- [Description of the task]
Restate word for word the lines beginning at the one that contains "const group = new THREE.Group();" and ending at the one that contains "hair = 0.01"; include both and nothing else.

- [Record set]
════════════════════
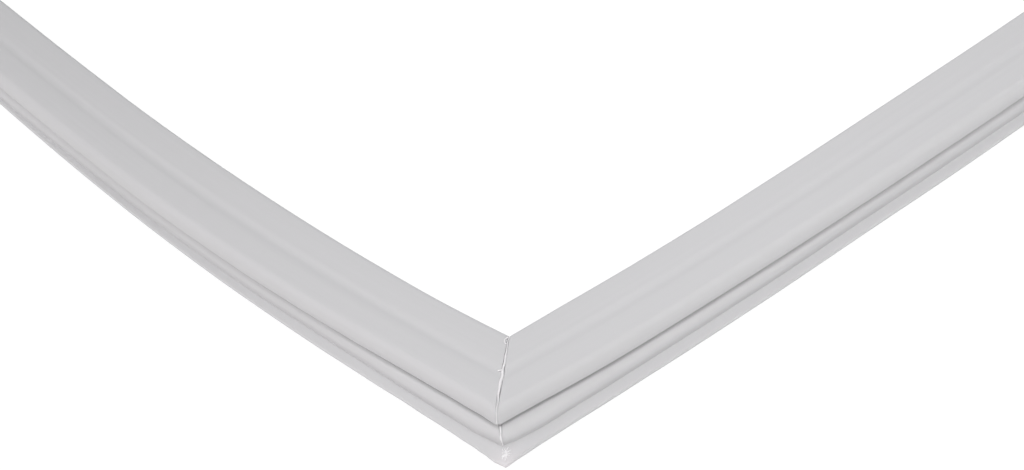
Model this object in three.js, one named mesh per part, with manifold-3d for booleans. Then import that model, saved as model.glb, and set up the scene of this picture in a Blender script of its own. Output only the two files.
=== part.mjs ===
// Door gasket of a refrigerator: one closed frame of hollow soft profile, mitred and welded at its
// four corners, with a flexible magnet strip inside each side. Millimetres, +Z up. The frame lies
// on its dart, which touches z = 0, with the sealing face up and the frame's middle on the Z axis.
import * as THREE from "three";
import { mergeVertices } from "three/addons/utils/BufferGeometryUtils.js";
import Module from "manifold-3d";

// Frame, along the centre line of the dart
const longHalf = 320; // from the middle of a long side to its corner, along X
const shortHalf = 280; // from the middle of a short side to its corner, along Y
const longBow = 11; // how far the middle of a long side stands out past its corners
const shortBow = 18;
const bowPower = 3; // keeps the bend near the corners
const spanLength = 54; // of one straight facet along a side, at most

// Profile heights
const baseThick = 1.2;
const bellowsHeight = 5; // from the base plate to the underside of the sealing part
const sealHeight = 4.4; // of the sealing part, which holds the magnet

// Profile widths, from the dart's centre line
const faceOut = 10; // outer edge of the sealing face
const faceIn = 13; // its inner edge
const beadOut = 10.7; // outer wall of the bellows
const bellowsIn = 4.4; // inner wall of the bellows, at its top and bottom
const bellowsBulge = 1; // of that inner wall, further inward
const baseIn = 9.5; // inner edge of the base plate

// Outer lip of the base plate, from the dart's centre line
const lipCorner = 14.6;
const lipLong = 13.9; // in the middle of a long side
const lipShort = 11.2; // in the middle of a short side, where the lip has drawn in
const weldDraw = 1.2; // how much further a weld draws the lip out at its corner

// Walls, roundings and the crease of the sealing face
const wall = 0.7;
const beadRound = 2.4; // shoulder of the bellows' outer wall
const grooveDepth = 0.7; // of the groove between that shoulder and the sealing part
const grooveHalf = 0.25; // half the height of the groove's mouth
const outerRoll = { across: 2.8, down: 2.9 }; // rounded outer edge of the sealing face
const innerRoll = { across: 1.6, down: 1.3 };
const innerNose = 1.8; // rounding under the inner edge
const underRound = 0.5; // rounding under the outer edge
const creaseIn = 1.35; // crease over the wall between the two chambers, inward from the dart
const creaseDepth = 0.25;
const creaseHalf = 2.6; // half the crease's width
const roundSteps = 2; // an arc gets twice as many facets

// Dart: barbs one above the other on a post
const barbCount = 2;
const tipHalf = 0.8;
const postHalf = 1;
const barbOut = 3.2;
const barbRise = 1.9; // from a barb's root up to its point
const barbBack = 0.45; // from its point up to the post
const barbSpace = 0.6; // from there to the next root
const neckLength = 1.5; // from the last barb's root space up to the base plate

// Magnet strips and breather holes
const clearance = 0.3; // between a magnet and its pocket
const magnetStop = 14; // from a corner to the end of a magnet
const ventRadius = 1;
const ventSides = 12;

const barbPitch = barbRise + barbBack + barbSpace;
const baseBottom = barbCount * barbPitch + neckLength;
const baseTop = baseBottom + baseThick;
const sealBottom = baseTop + bellowsHeight;
const sealTop = sealBottom + sealHeight;
const beadShoulder = beadOut - beadRound; // where the shoulder's rounding starts
const beadTop = sealBottom - 2 * grooveHalf;
const neckOut = beadShoulder - grooveDepth;
const pocketIn = creaseIn - wall / 2; // inner wall of the magnet pocket, inward from the dart
const chamberOut = creaseIn + wall / 2; // outer wall of the air chamber, inward from the dart
const quarter = Math.PI / 2;

const { Manifold, Mesh } = await startManifold();

async function startManifold() {
  const wasm = await Module();
  wasm.setup();
  return wasm;
}

// Points of a closed path, without the doubled ones where two of its parts meet.
function outlineOf(path) {
  const points = path.getPoints(roundSteps);
  return points.filter((p, i) => p.distanceTo(points[(i + 1) % points.length]) > 1e-6);
}

// Right half of the dart from its tip up to the base plate, as [across, up] pairs.
function dartHalf() {
  const points = [[tipHalf, 0]];
  for (let i = 0; i < barbCount; i++) {
    const root = i * barbPitch;
    if (i) points.push([postHalf, root]);
    points.push([barbOut, root + barbRise], [postHalf, root + barbRise + barbBack]);
  }
  return [...points, [postHalf, baseBottom]];
}

// Outer wall of the bellows or of its hollow, an inset deep inside it.
function beadArc(path, inset) {
  path.absarc(beadShoulder, beadTop - beadRound, beadRound - inset, 0, quarter);
}

function innerBellowsArc(path, inset) {
  path.absellipse(inset - bellowsIn, baseTop + bellowsHeight / 2,
    bellowsBulge, bellowsHeight / 2, quarter, 3 * quarter);
}

function outerRollArc(path, inset) {
  path.absellipse(faceOut - outerRoll.across, sealTop - outerRoll.down,
    outerRoll.across - inset, outerRoll.down - inset, 0, quarter);
}

function innerNoseArcs(path, inset) {
  path.absellipse(innerRoll.across - faceIn, sealTop - innerRoll.down,
    innerRoll.across - inset, innerRoll.down - inset, quarter, 2 * quarter);
  path.absarc(innerNose - faceIn, sealBottom + innerNose, innerNose - inset,
    2 * quarter, 3 * quarter);
}

// Outside of the profile, counterclockwise. Its outer lip reaches lipOut.
function profile(lipOut) {
  const lipRound = baseThick / 2;
  const baseMiddle = baseBottom + lipRound;
  const dart = dartHalf();
  const path = new THREE.Path();
  path.moveTo(...dart[0]);
  dart.slice(1).forEach((point) => path.lineTo(...point));
  path.absarc(lipOut - lipRound, baseMiddle, lipRound, -quarter, quarter);
  path.lineTo(beadOut, baseTop);
  beadArc(path, 0);
  path.lineTo(neckOut, sealBottom - grooveHalf);
  path.lineTo(beadShoulder, sealBottom);
  path.absarc(faceOut - underRound, sealBottom + underRound, underRound, -quarter, 0);
  outerRollArc(path, 0);
  path.lineTo(creaseHalf - creaseIn, sealTop);
  path.lineTo(-creaseIn, sealTop - creaseDepth);
  path.lineTo(-creaseHalf - creaseIn, sealTop);
  innerNoseArcs(path, 0);
  innerBellowsArc(path, 0);
  path.absarc(lipRound - baseIn, baseMiddle, lipRound, quarter, 3 * quarter);
  dart.reverse().forEach(([across, up]) => path.lineTo(-across, up));
  path.closePath();
  return outlineOf(path);
}

// Magnet pocket, in the outer part of the sealing face.
function pocket() {
  const path = new THREE.Path();
  path.moveTo(-pocketIn, sealBottom + wall);
  path.lineTo(faceOut - wall, sealBottom + wall);
  outerRollArc(path, wall);
  path.lineTo(-pocketIn, sealTop - wall);
  path.closePath();
  return outlineOf(path);
}

// Air chamber, in the inner part of the sealing face.
function airChamber() {
  const path = new THREE.Path();
  path.moveTo(-chamberOut, sealBottom + wall);
  path.lineTo(-chamberOut, sealTop - wall);
  innerNoseArcs(path, wall);
  path.closePath();
  return outlineOf(path);
}

// Hollow of the bellows, between the base plate and the sealing part.
function bellows() {
  const path = new THREE.Path();
  path.moveTo(wall - bellowsIn, baseTop);
  path.lineTo(beadOut - wall, baseTop);
  beadArc(path, wall);
  path.lineTo(neckOut - wall, beadTop - wall);
  path.lineTo(neckOut - wall, sealBottom);
  innerBellowsArc(path, wall);
  path.closePath();
  return outlineOf(path);
}

// Cross-section of a magnet strip, under the flat part of its pocket's ceiling.
function magnetOutline() {
  const inner = clearance - pocketIn;
  const outer = faceOut - outerRoll.across;
  const low = sealBottom + wall + clearance;
  const high = sealTop - wall - clearance;
  return [[inner, low], [outer, low], [outer, high], [inner, high]]
    .map(([across, up]) => new THREE.Vector2(across, up));
}

// The four sides, each turned a quarter turn from the one before it.
const sides = ["front", "right", "back", "left"].map((name, turn) => {
  const long = turn % 2 === 0;
  return {
    name,
    angle: turn * quarter,
    half: long ? longHalf : shortHalf,
    away: long ? shortHalf : longHalf,
    bow: long ? longBow : shortBow,
    lipMiddle: long ? lipLong : lipShort,
  };
});

// A place along a side: a point of the dart's line, the direction outward, and the lip's reach.
function placeOn(side, along) {
  const share = Math.abs(along / side.half);
  const away = side.away + side.bow * (1 - share ** bowPower);
  const slope = (side.bow * bowPower * share ** (bowPower - 1) * Math.sign(along)) / side.half;
  const middle = new THREE.Vector2();
  return {
    point: new THREE.Vector2(along, -away).rotateAround(middle, side.angle),
    out: new THREE.Vector2(slope, -1).normalize().rotateAround(middle, side.angle),
    lip: side.lipMiddle + (lipCorner - side.lipMiddle) * share,
  };
}

// Evenly spread places. At faceIn from its corners a section no longer crosses the mitre.
function placesAlong(side, stop) {
  const reach = side.half - stop;
  const spans = 2 * Math.ceil(reach / spanLength);
  return Array.from({ length: spans + 1 }, (_, i) => placeOn(side, ((2 * i) / spans - 1) * reach));
}

// The mitre where a side meets the next one: its section is stretched along the corner's bisector.
function mitreAfter(side, next) {
  const here = placeOn(side, side.half);
  const bisector = here.out.clone().add(placeOn(next, -next.half).out).normalize();
  const stretch = 1 / bisector.dot(here.out);
  return { point: here.point, out: bisector.multiplyScalar(stretch), lip: lipCorner + weldDraw };
}

const places = sides.flatMap((side, i) => [
  ...placesAlong(side, faceIn),
  mitreAfter(side, sides[(i + 1) % sides.length]),
]);

function sectionAt(place, outline) {
  return outline.map((p) => [
    place.point.x + place.out.x * p.x,
    place.point.y + place.out.y * p.x,
    p.y,
  ]);
}

function solidFrom(positions, triangles) {
  return new Manifold(new Mesh({
    numProp: 3,
    vertProperties: new Float32Array(positions),
    triVerts: new Uint32Array(triangles),
  }));
}

// Solid skinned over sections with equal numbers of points. A closed one runs back to its start.
function skin(sections, closed) {
  const count = sections[0].length;
  const triangles = [];
  const spans = closed ? sections.length : sections.length - 1;
  for (let i = 0; i < spans; i++) {
    const here = i * count;
    const ahead = ((i + 1) % sections.length) * count;
    for (let k = 0; k < count; k++) {
      const next = (k + 1) % count;
      triangles.push(here + k, ahead + k, ahead + next, here + k, ahead + next, here + next);
    }
  }
  if (!closed) {
    const last = (sections.length - 1) * count;
    for (let k = 1; k < count - 1; k++) {
      triangles.push(0, k, k + 1, last, last + k + 1, last + k);
    }
  }
  return solidFrom(sections.flat(2), triangles);
}

function ringOf(outline) {
  return skin(places.map((place) => sectionAt(place, outline)), true);
}

// Upright breather hole in the middle of a side.
function vent(side, across, low, high) {
  const place = placeOn(side, 0);
  const centre = place.point.clone().addScaledVector(place.out, across);
  const drill = new THREE.CylinderGeometry(ventRadius, ventRadius, high - low, ventSides)
    .rotateX(quarter)
    .translate(centre.x, centre.y, (high + low) / 2);
  drill.deleteAttribute("normal");
  drill.deleteAttribute("uv");
  const merged = mergeVertices(drill);
  return solidFrom(merged.attributes.position.array, merged.index.array);
}

function gasketSolid() {
  const outside = skin(places.map((place) => sectionAt(place, profile(place.lip))), true);
  const pocketMiddle = (faceOut - wall - pocketIn) / 2;
  const chamberMiddle = (innerNose - faceIn - bellowsIn) / 2;
  const overFloor = sealBottom + wall + clearance / 2;
  const vents = sides.flatMap((side) => [
    vent(side, pocketMiddle, baseBottom - wall, overFloor),
    vent(side, chamberMiddle, sealBottom - wall, overFloor),
  ]);
  const hollows = [pocket(), airChamber(), bellows()].map(ringOf);
  return Manifold.difference([outside, ...hollows, ...vents]);
}

function magnetSolid(side) {
  const outline = magnetOutline();
  return skin(placesAlong(side, magnetStop).map((place) => sectionAt(place, outline)), false);
}

function meshOf(name, solid, material) {
  const { vertProperties, triVerts } = solid.getMesh();
  const geometry = new THREE.BufferGeometry();
  geometry.setAttribute("position", new THREE.BufferAttribute(vertProperties, 3));
  geometry.setIndex(new THREE.BufferAttribute(triVerts, 1));
  const mesh = new THREE.Mesh(geometry, material);
  mesh.name = name;
  return mesh;
}

const softVinyl = new THREE.MeshStandardMaterial({ color: 0xd0d0d2, roughness: 0.6, metalness: 0 });
const ferriteRubber = new THREE.MeshStandardMaterial({
  color: 0x2c2826,
  roughness: 0.8,
  metalness: 0,
});

const group = new THREE.Group();
group.name = "refrigerator_door_gasket";
group.add(meshOf("door_gasket", gasketSolid(), softVinyl));
for (const side of sides) {
  group.add(meshOf(`magnet_strip_${side.name}`, magnetSolid(side), ferriteRubber));
}

export default group;
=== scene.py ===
import bpy
import math
import random
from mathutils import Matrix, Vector, kdtree, noise


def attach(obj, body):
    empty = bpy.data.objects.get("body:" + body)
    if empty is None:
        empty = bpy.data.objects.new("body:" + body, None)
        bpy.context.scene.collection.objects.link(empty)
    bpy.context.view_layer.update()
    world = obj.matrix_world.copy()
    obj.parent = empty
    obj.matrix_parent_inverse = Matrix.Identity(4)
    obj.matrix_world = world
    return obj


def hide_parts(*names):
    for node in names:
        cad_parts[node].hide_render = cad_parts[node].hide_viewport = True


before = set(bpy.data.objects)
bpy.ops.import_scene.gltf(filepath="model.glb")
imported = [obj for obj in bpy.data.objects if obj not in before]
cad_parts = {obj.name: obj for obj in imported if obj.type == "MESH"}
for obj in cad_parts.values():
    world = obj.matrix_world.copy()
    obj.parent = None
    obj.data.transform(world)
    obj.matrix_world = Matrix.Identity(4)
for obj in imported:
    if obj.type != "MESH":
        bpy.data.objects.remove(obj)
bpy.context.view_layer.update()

mm = 0.001
quarter = math.tau / 4
hair = 0.01                              # places this close count as one, in millimetres

# the bowed frame, along the centre line of the dart, in millimetres
run = {
    "longHalf": 320, "shortHalf": 280,   # middle of a side to its corner
    "longBow": 11, "shortBow": 18,       # how far a side's middle stands out
    "bowPower": 3,
    "lipCorner": 14.6, "lipLong": 13.9, "lipShort": 11.2,
    "fan": 60,                           # sections turn into the mitre over this length
    "seamDepth": 0.42,                   # of the furrow where two sides were welded
    "seamAbove": 0.05, "seamInside": 0.3,  # it starts this far over the base and inside the inner edge
    "firstStep": 0.55, "stepGrowth": 1.22, "longStep": 9,
    "waveHeight": 0.1, "waveLength": 110,
}

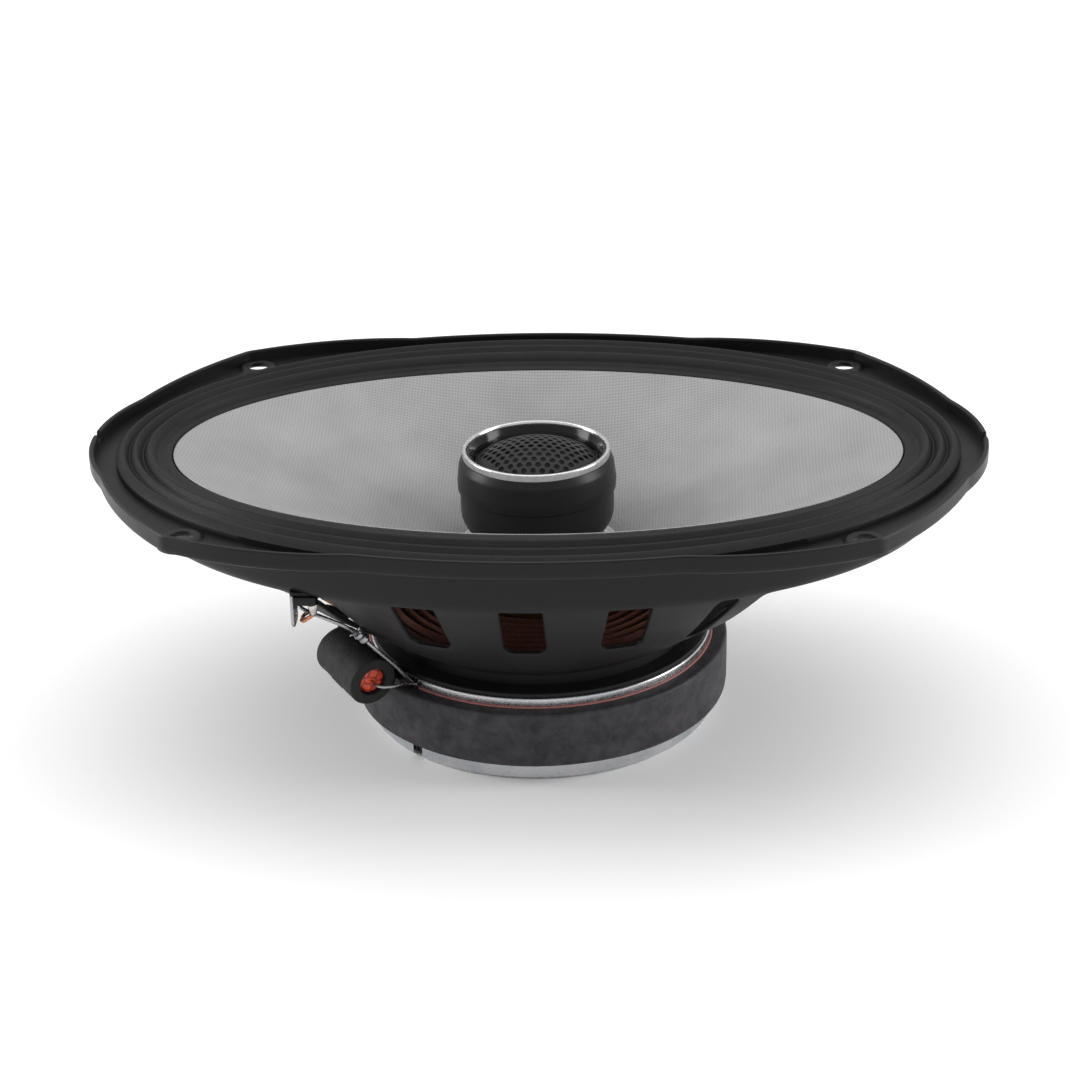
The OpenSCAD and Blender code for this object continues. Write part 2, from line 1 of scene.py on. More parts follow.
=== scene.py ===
"""Oval two-way coaxial car speaker, dressed around its CAD frame. Sizes in the shape code are millimetres."""
import math

import bmesh
import bpy
import numpy as np
from bpy.props import FloatProperty, FloatVectorProperty, IntProperty, PointerProperty
from mathutils import Matrix, Vector


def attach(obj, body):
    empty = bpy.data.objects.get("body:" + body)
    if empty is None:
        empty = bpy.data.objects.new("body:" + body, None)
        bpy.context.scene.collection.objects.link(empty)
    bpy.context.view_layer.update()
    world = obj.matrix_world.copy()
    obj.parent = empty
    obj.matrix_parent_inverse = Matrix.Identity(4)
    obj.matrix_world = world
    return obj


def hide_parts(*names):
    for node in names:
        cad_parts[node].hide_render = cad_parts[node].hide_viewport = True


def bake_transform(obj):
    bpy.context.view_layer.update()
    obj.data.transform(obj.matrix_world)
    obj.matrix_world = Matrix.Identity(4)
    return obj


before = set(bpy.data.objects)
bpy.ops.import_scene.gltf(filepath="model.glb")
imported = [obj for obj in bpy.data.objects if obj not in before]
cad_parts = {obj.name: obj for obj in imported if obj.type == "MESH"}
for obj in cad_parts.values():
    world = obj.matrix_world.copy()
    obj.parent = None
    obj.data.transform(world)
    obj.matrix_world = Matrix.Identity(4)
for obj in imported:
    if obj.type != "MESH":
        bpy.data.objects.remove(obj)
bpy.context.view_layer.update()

bl_info = {
    "name": "Coaxial Car Speaker",
    "version": (1, 0, 0),
    "blender": (4, 5, 0),
    "location": "View3D > Sidebar > Speaker",
    "description": "Builds the shapes and finishes of an oval two-way coaxial car speaker",
    "category": "Object",
}

MM = 0.001
FRAME, CONE, DOME = "frame", "cone_assembly", "tweeter_diaphragm"

# Shape of the flange and of the pressed body, as half lengths and half widths
FLANGE_UNDER, FLANGE_FLOOR, LIP_TOP = 71.9, 73.2, 76.7
END_ARC = (65.7, 51.8, 31.0)
SIDE_ARC = (-110.5, 190.0, 12.1)
CORNER = (87.0, 64.9)
CORNER_ROUNDING = 4.5
SHOULDER_TOP, SHOULDER_LOW = (107.2, 69.85), (104.6, 67.6)
CREASE, SHELF_R, SHELF_Z = 58.4, 46.3, 30.3
NECK_R, SEAT_Z = 40.6, 22.97
PADS = [(x, y) for x in (-83.0, 83.0) for y in (-59.0, 59.0)]
PAD_HOLE_R, PAD_LOW_R, PAD_TOP_R, PAD_TOP = 2.8, 6.4, 4.6, 74.2

# Cone and its suspension
CONE_EDGE, CONE_EDGE_Z = (95.6, 56.4), 73.9
ROLL_STRETCH, STRETCH_FROM = 1.4, 0.5  # Past this distance the roll is wider at the long sides
FORMER_R, CONE_NECK_Z = 19.2, 44.2
SPIDER_Z, SPIDER_R = 32.9, 44.6

# Places of the small parts
NOTCH = math.radians(229)
GROOVE = Vector((math.cos(NOTCH), math.sin(NOTCH), 0))
BOARD = Vector((-57, -58, 54.8))
BOARD_SIZE = Vector((5.8, 21, 2.3))
CAP_ANGLE, CAP_OFF, CAP_Z, CAP_TILT = math.radians(216), 56.8, 26.1, math.radians(7)
SLEEVE_R, SLEEVE_LEN, CORE_R = 6.75, 18.8, 3.75


# ---- Sizes and colours that a user may change ----

def colour(name, default, text):
    return FloatVectorProperty(name=name, description=text, default=default, size=3, min=0, max=1, subtype="COLOR")


def length(name, default, text):
    return FloatProperty(name=name, description=text, default=default, min=0, unit="LENGTH")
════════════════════
- [Response]
const group = new THREE.Group();
group.name = "refrigerator_door_gasket";
group.add(meshOf("door_gasket", gasketSolid(), softVinyl));
for (const side of sides) {
  group.add(meshOf(`magnet_strip_${side.name}`, magnetSolid(side), ferriteRubber));
}

export default group;
=== scene.py ===
import bpy
import math
import random
from mathutils import Matrix, Vector, kdtree, noise


def attach(obj, body):
    empty = bpy.data.objects.get("body:" + body)
    if empty is None:
        empty = bpy.data.objects.new("body:" + body, None)
        bpy.context.scene.collection.objects.link(empty)
    bpy.context.view_layer.update()
    world = obj.matrix_world.copy()
    obj.parent = empty
    obj.matrix_parent_inverse = Matrix.Identity(4)
    obj.matrix_world = world
    return obj


def hide_parts(*names):
    for node in names:
        cad_parts[node].hide_render = cad_parts[node].hide_viewport = True


before = set(bpy.data.objects)
bpy.ops.import_scene.gltf(filepath="model.glb")
imported = [obj for obj in bpy.data.objects if obj not in before]
cad_parts = {obj.name: obj for obj in imported if obj.type == "MESH"}
for obj in cad_parts.values():
    world = obj.matrix_world.copy()
    obj.parent = None
    obj.data.transform(world)
    obj.matrix_world = Matrix.Identity(4)
for obj in imported:
    if obj.type != "MESH":
        bpy.data.objects.remove(obj)
bpy.context.view_layer.update()

mm = 0.001
quarter = math.tau / 4
hair = 0.01                              # places this close count as one, in millimetres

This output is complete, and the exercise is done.